E se in questo brano Luca celebra la sua vita piena di errori e contraddizioni, ecco che arriva “Lettera alla pistola alla mia tempia (skit)”, un vero e proprio inno alla libertà delle sue idee per le quali spesso si è ritrovato a dover soffrire. Luca manifesta la sua volontà di rimanere un rivoltoso e ribelle, si appella all’unica via di fuga da questo dolore imperituro e contraddittorio: la morte, una sua libera scelta.
In “Se non ci fosse la rabbia” abbiamo probabilmente uno dei suoi migliori brani da solista. Il flusso di coscienza di Luca va a toccare tanti argomenti, dalla sua infanzia nel rione alla sua famiglia, all’amore perso e al suo contatto con la rabbia, motore della sua rivalsa ma anche causa del suo dolore.
“Il mio lato peggiore” musicalmente è molto vario e nonostante un ritorno ad una maggiore semplicità espressiva, Luchè non ha rinunciato minimamente alla sua vena sperimentale in brani come “Nessuna”, “Incredibile” con Kaash Paige. Alla direzione musicale troviamo per gran parte del progetto Geeno, lo stesso Luchè e altre tracce prodotte da Ddusi, NKO, D-Ross, Night Skinny e Voga. Considero questo disco musicalmente superiore al precedente e molto adatto alla vocalità di Luchè.

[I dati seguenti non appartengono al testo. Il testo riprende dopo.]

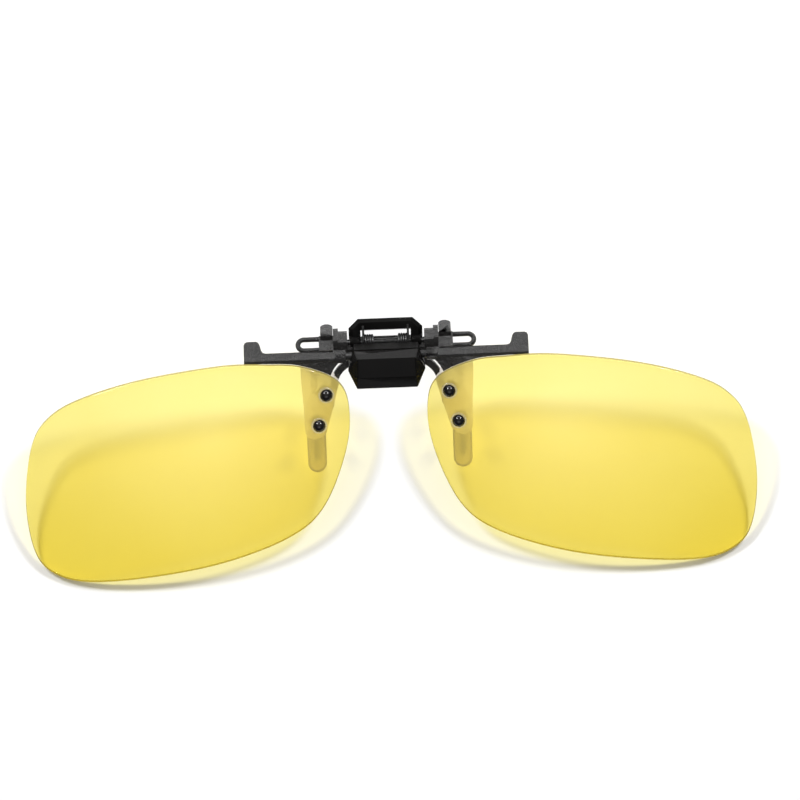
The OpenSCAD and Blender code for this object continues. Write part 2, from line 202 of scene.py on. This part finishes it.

“Il mio lato peggiore” di Luchè rappresenta Luca Imprudente nella sua interezza: egli è un ribelle che ha abbracciato e stretto a sé la sua parte peggiore, che dopo averla allontanata è stato in grado di riaccoglierla a sé, libero dalla paura di sbagliare, libero dalle aspettative della gente. “Imprudente”, di nome e di fatto.